Scripts that build objects
[Start]

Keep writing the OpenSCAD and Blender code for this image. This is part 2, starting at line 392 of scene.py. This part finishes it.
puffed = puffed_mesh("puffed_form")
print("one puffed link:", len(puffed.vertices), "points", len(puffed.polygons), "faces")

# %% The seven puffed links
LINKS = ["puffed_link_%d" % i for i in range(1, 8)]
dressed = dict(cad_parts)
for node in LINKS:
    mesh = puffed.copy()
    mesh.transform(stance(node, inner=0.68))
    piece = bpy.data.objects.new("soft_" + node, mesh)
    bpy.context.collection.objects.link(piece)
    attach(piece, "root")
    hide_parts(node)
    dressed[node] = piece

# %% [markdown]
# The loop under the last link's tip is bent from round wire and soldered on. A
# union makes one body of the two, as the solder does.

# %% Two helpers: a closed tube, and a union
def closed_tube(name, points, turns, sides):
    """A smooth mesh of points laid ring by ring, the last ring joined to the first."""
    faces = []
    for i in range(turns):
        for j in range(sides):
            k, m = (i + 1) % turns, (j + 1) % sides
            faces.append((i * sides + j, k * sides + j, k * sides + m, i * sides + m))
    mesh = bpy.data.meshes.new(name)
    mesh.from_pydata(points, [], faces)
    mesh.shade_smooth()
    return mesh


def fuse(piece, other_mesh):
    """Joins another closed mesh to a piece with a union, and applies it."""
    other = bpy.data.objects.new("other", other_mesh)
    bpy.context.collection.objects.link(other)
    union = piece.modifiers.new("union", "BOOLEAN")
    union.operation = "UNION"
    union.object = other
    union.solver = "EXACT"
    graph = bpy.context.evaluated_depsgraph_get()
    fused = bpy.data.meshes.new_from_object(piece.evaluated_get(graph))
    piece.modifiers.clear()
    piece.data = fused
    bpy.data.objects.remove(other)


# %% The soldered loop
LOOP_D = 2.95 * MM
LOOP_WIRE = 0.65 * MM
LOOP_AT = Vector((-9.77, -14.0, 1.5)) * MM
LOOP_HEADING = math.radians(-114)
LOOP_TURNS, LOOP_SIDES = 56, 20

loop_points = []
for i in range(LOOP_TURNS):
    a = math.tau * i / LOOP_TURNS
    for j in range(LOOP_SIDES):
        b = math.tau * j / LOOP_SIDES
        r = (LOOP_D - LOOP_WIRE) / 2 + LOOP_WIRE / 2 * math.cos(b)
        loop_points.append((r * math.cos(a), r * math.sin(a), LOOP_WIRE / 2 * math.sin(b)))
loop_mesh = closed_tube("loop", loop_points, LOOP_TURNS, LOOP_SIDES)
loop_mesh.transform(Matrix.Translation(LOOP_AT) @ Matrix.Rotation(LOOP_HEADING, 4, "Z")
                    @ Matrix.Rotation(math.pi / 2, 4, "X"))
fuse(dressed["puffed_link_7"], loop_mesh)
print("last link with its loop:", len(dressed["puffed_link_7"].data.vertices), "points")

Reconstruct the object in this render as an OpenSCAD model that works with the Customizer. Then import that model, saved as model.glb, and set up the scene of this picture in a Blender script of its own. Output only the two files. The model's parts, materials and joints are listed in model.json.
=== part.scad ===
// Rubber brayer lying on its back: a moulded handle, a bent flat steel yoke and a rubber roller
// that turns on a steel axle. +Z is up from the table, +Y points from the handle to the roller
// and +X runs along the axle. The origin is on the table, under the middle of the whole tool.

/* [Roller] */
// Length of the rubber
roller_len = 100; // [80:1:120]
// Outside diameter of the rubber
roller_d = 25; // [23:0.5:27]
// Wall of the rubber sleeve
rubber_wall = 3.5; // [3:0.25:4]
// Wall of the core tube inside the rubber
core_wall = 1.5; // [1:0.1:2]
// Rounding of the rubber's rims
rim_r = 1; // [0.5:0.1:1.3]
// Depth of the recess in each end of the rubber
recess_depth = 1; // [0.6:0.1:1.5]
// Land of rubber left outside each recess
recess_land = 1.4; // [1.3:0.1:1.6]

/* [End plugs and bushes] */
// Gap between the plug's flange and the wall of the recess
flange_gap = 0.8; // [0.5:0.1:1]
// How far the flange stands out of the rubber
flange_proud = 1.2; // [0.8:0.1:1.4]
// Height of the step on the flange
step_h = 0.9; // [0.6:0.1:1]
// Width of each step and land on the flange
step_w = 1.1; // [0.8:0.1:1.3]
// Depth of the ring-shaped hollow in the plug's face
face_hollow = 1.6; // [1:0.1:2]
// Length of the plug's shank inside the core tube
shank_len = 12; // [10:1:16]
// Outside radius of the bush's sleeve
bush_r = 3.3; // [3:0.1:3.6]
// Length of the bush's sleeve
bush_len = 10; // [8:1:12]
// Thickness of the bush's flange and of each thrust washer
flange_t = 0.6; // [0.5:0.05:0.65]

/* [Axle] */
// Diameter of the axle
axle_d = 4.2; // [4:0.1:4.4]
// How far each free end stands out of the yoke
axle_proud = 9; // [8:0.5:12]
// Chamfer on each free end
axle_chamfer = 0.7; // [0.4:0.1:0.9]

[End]

→ TASK OBJECTIVE: Count the lines above that contain the word "OpenSCAD", and give only that number.

→ FINAL ANSWER: 2